As an anesthesiologist my exposure to undiagnosed neurologic diseases was limited, but a number of possibilities still quickly came to mind. Syphilis was foremost in my thoughts, given what I knew about the General. Other remote possibilities I considered included multiple sclerosis, Alzheimer's disease and Parkinson's disease, although none even loosely fit the clinical presentation.
In due course, it dawned on me that Mugabe's complaints suggested that he had been poisoned. But poisoned with what? And who would want to poison him? The second question was certainly easy to answer – just about everyone. Even members of his own inner circle might be poisoning him, either as part of a power struggle or simply as revenge for his many acts of humiliation and cruelty.
But what poison? Toxicology studies were out of the question in rural Somalia; any diagnosis would have to made on purely clinical grounds. I drew a VDRL and other studies to send off to Mogadishu to rule out syphilis, and told the General that he would have to go to Mogadishu for special testing if syphilis was not the cause. He indicated that it was not safe for him to travel there. The VDRL eventually came back negative.
Seven weeks later, the General visited a final time. He had deteriorated greatly. He was now barely able to walk and exhibited severe arm and leg tremor. It was then that I remembered about Minamata disease, an affliction first discovered in Minamata, Japan in 1956, where the cause turned out to be mercury contamination from a local chemical factory.
But if mercury were the poison, where did it come from? One alarming possibility soon occurred to me. A few weeks earlier I noticed that one of the wall sphygmomanometers had been drained of all its mercury. At the time I assumed that the mercury had been stolen for its resale value; now I suspected a more sinister explanation. But still, a second question remained: even if that was the source of the mercury, how had the General ingested it?
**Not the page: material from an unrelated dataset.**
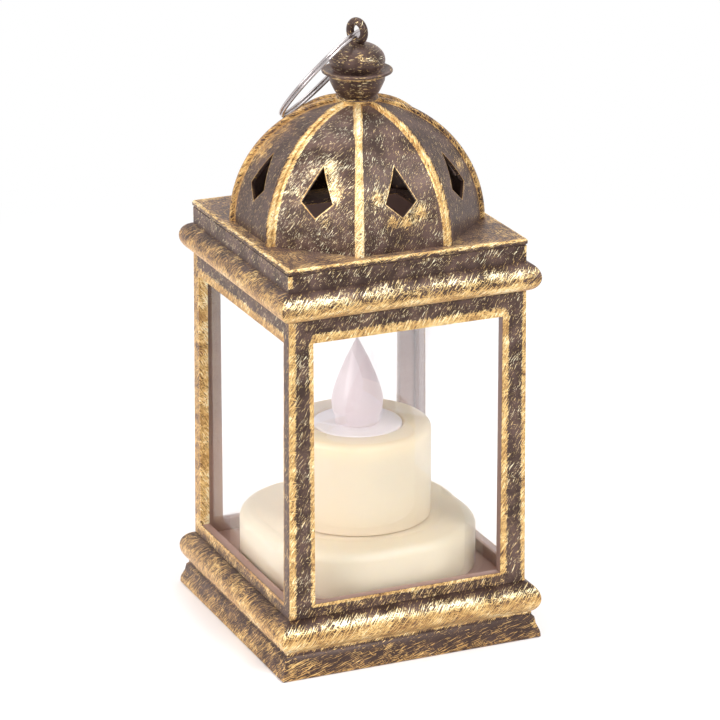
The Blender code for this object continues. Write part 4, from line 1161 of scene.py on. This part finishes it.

I then remembered back to Mugabe's visit where Williams had provided him with a bottle of Johnnie Walker Black Label as a parting gift. I wondered whether Williams might somehow have been involved, but I told no one of my suspicions.
The General died a few weeks later, leaving a power vacuum quickly grabbed by General Aidid, a warlord with a far more benign reputation. I e-mailed Williams to update him. His terse reply: “Some people just can't handle fine liquor.”